Why do readers still pore over Jane Austen’s books, two hundred years after their publication?

Puzzled researches have employed data analytics to get to the bottom of this mystery. The New York Times’ data scientists explain why the author’s popularity endures here. One key takeaway from the research is that readers are enthralled by Austen’s ability to deconstruct social relations and explain why “not all is as it seems."i

The ability to get to the bottom of a man or woman's true character,  and so unmask their hidden motives, has always been in short supply. But it’s more needed than ever today, as political correctness and social media posts often disguise people’s real opinions and values.  An additional problem is the increasing lack of agreement on what constitutes good or bad character.  If you don't value honesty, for example, catching someone in a lie won't be cause for alarm.

Austen understood the problem well. In this passage from  Pride and Prejudice, Elizabeth Bennet underscores the value and rarity of honest communication, as she praises her sister Jane's purity of heart.

Affectation of candor is common enough—one meets with it everywhere. But to be candid without ostentation or design—to take the good of everybody's character and make it still better, and say nothing of the bad—belongs to you alone.

At the time of their publication, Austen’s novels went against the grain of popular literary fiction. The Gothic novels of her rivals featured obvious villains and heroes. Her ability to convey the complexity of actual human interactions challenged such conventions. That helps explain, say researchers, why her works are still read and the Gothic stories are mostly out of print.

The conclusions of the Times' researchers struck a chord with me, and so, here are three lessons learned from an author who will not let us forget that “not all is as it seems.”

 

1. Don’t Confuse Appearance with Reality   

Pride and Prejudice may best illustrate this maxim. First-time readers will share Elizabeth Bennet’s shock at her misjudgment of Mr. Darcy and Mr. Wickham. And when readers return to the novel again and again, they will continue to find fresh parallels in their own lives.

Like Elizabeth, we are tempted to choose the suitor who stirs our vanity, rather than the one who confronts the inconvenient truths we would prefer to ignore.
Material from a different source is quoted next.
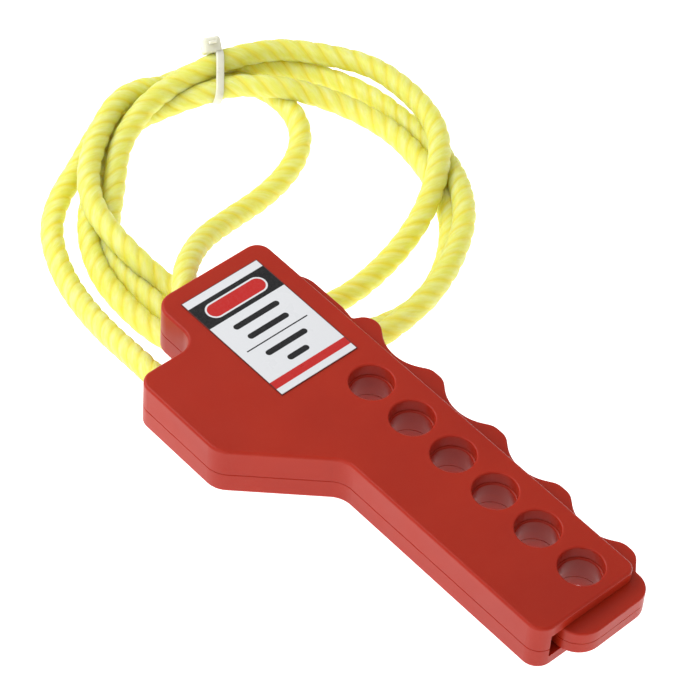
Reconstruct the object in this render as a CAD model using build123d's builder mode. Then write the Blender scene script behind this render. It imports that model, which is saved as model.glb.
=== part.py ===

In fact, we allow our desires to reshape the truth for our own comfort, a point Austen makes in all her novels.

 

2. Predators Wear Many Disguises

Austen surely does not instill a sense of paranoia in her readers. But her stories underscore the need for prudence, for withholding judgment until a person’s true nature is revealed over time.

In Persuasion, Anne Elliot learns to regret her willingness to be persuaded into calling off an engagement to the love of her life.

But Anne is also a perceptive woman. From the sidelines, she observes two people insinuate themselves into her family circle. Her vain, coldly elegant father and sister don’t register the danger. Their self-absorption makes them an easy mark—another key lesson for readers.

In Persuasion, it is the humble, intelligent Anne, who sees beyond the surface of things. Though her father and sister have welcomed Mr. Elliot, a cousin who once shunned the family, Anne has reason to keep her distance, even before all the painful facts are disclosed. Of the charming Mr. Elliot, she makes the following observation: 

There was never any burst of feeling, any warmth of indignation or delight, at the evil or good of others. … She felt that she could so much more depend upon the sincerity of those who sometimes looked or said a careless or a hasty thing, than of those whose presence of mind never varied, whose tongue never slipped.

This clarity of judgment protects Anne’s heart from a manipulative suitor and leads her back to the man worthy of her fine character.

 

3. Know Thyself

In Emma, the title character occupies herself with the task of finding a husband for a new best friend. Several disastrous attempts at matchmaking follow. All the while, Emma tells everyone that she, for her part, will never marry.

“Were I to fall in love, indeed, it would be a different thing; but I have never been in love; it is not my way, or my nature; and I do not think I ever shall.” 

Only when her friend declares herself in love with Mr. Knightly, Emma’s oldest and dearest friend, does this busybody finally grapple with the truth: she is in love with Mr. Knightly.

Why don’t we always know our own minds and hearts?

Emma, for her part, is too preoccupied with the affairs of others, and so fails to reflect on her deepest desires.

But Mr. Knightly her faithful mentor, and now her suitor, affirms the gift of self-knowledge, however painfully acquired, in matters of love.

I You hear nothing but truth from me. I have blamed you, and lectured you, and you have borne it as no other woman in England would have borne it. Bear with the truths I would tell you now, dearest Emma, as well as you have borne with them. The manner, perhaps, may have as little to recommend them. God knows, I have been a very indifferent lover. But you understand me. Yes, you see, you understand my feelings and will return them if you can.

These three lessons, and many others, are still as fresh and vital as they were in Austen’s day. But modern readers may be more inclined to ignore her cautionary guidance because it demands too much.

Non-judgementalism, the dominant ethos of our present culture, discourages this kind of thoughtful reflection. Likewise, the traditional virtues that are now ouf of vogue—prudence, patience and humility—are prerequisites for a fair and honest evaluation of another's character (especially when our deepest desires are engaged). Indeed, if we seek real goodness in others, we must first strive for goodness, Austen tells us. 

Still, a faithful, careful reader of her novels will learn to avoid the traps that ensnare her heroines, just as they will be inspired to overcome the character flaws that define someone like Mrs. Bennet—a woman, writes Austen, “of mean understanding, little information, and uncertain temper.”